Please quote exactly the opening lines of the data, from the first line to the one where "half a turn." appears.

Data extract:
=======

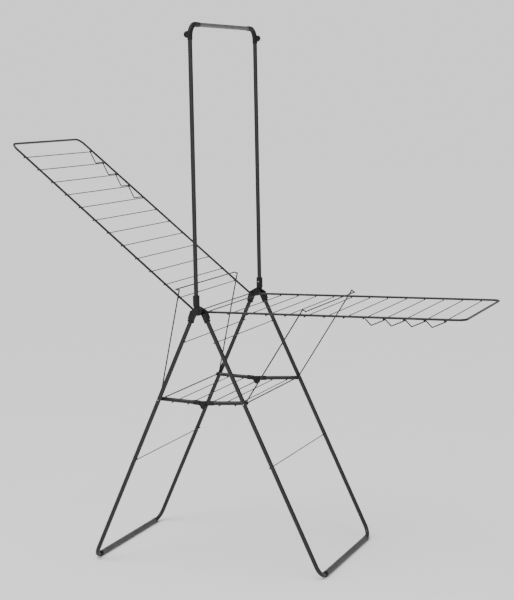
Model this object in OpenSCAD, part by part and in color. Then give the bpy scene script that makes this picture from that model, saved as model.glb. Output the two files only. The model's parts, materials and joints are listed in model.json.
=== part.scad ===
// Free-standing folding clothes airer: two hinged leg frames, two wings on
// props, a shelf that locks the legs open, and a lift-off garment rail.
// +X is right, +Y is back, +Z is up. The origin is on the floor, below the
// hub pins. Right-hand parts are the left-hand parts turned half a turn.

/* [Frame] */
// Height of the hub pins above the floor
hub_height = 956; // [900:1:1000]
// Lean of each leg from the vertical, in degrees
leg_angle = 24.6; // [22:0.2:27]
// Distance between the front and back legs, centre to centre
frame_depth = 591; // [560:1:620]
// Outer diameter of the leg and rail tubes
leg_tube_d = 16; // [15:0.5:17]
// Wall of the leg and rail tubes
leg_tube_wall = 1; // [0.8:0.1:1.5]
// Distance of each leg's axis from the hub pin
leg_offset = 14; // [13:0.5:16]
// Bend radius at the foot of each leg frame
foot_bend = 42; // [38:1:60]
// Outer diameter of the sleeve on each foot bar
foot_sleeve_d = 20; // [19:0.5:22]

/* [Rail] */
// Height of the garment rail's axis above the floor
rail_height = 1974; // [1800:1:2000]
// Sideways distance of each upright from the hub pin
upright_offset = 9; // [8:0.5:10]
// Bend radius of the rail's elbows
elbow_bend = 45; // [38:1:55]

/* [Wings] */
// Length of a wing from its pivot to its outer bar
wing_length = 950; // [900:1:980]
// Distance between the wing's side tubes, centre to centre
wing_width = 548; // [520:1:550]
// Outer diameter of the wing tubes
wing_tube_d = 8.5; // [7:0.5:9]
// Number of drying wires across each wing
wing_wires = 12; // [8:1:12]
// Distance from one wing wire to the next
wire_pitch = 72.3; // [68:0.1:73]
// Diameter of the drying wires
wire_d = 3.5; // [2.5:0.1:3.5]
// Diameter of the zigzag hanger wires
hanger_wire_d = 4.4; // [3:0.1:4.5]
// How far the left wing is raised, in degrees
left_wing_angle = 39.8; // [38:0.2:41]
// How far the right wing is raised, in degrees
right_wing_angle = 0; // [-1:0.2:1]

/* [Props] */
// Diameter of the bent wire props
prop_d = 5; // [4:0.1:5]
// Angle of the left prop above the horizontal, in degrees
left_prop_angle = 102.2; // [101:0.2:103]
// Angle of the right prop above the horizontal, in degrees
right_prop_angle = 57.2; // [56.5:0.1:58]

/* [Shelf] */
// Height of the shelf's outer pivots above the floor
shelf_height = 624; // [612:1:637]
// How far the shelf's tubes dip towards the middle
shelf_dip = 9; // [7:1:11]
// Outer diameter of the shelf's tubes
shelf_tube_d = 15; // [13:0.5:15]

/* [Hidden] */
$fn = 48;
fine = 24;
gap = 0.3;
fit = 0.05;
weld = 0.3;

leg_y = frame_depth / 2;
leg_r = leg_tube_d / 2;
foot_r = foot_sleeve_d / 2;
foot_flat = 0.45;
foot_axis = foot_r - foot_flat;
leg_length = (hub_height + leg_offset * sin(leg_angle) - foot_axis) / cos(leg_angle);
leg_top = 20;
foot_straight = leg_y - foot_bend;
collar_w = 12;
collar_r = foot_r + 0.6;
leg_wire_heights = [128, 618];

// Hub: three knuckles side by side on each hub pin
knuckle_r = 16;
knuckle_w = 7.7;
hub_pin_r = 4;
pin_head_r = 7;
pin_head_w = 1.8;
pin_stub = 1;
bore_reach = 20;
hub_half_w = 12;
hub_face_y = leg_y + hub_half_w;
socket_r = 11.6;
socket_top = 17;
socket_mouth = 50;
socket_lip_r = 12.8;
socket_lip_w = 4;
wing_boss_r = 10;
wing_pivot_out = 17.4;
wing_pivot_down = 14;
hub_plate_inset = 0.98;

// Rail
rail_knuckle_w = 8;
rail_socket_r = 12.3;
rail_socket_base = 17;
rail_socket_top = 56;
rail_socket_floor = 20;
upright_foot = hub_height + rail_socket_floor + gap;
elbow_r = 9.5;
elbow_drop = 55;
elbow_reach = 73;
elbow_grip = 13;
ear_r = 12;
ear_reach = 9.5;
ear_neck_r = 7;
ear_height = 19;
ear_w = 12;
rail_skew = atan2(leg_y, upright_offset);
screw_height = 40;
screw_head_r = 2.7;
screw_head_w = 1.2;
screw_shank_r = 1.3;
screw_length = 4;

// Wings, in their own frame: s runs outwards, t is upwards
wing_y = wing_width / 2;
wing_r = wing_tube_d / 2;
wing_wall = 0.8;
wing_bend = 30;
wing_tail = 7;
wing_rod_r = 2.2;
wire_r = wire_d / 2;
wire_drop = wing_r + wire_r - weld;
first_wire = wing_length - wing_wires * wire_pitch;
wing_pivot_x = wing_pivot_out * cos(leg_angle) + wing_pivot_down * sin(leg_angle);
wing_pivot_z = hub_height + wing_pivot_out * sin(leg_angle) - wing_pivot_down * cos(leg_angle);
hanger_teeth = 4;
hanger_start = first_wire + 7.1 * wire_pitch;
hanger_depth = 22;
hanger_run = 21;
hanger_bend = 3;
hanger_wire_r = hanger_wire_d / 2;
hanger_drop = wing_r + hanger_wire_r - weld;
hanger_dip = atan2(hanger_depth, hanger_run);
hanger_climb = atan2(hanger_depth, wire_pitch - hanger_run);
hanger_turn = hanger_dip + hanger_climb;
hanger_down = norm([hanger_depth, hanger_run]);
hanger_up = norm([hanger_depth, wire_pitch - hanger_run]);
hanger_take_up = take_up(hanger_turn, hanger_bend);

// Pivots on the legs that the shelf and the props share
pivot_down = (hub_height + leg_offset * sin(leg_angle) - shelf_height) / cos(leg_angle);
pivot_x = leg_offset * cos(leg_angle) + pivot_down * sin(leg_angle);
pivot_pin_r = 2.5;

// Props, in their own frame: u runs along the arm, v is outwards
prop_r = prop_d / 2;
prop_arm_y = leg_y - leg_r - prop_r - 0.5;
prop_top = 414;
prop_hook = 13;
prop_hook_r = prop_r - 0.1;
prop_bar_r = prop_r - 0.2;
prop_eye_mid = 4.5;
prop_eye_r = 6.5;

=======

Exercise output:
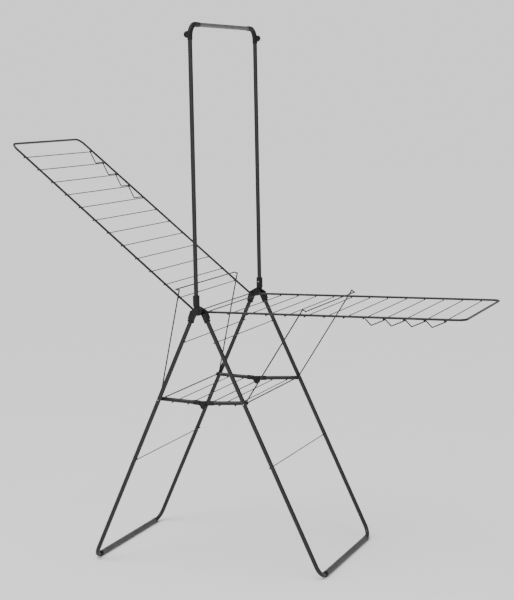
Model this object in OpenSCAD, part by part and in color. Then give the bpy scene script that makes this picture from that model, saved as model.glb. Output the two files only. The model's parts, materials and joints are listed in model.json.
=== part.scad ===
// Free-standing folding clothes airer: two hinged leg frames, two wings on
// props, a shelf that locks the legs open, and a lift-off garment rail.
// +X is right, +Y is back, +Z is up. The origin is on the floor, below the
// hub pins. Right-hand parts are the left-hand parts turned half a turn.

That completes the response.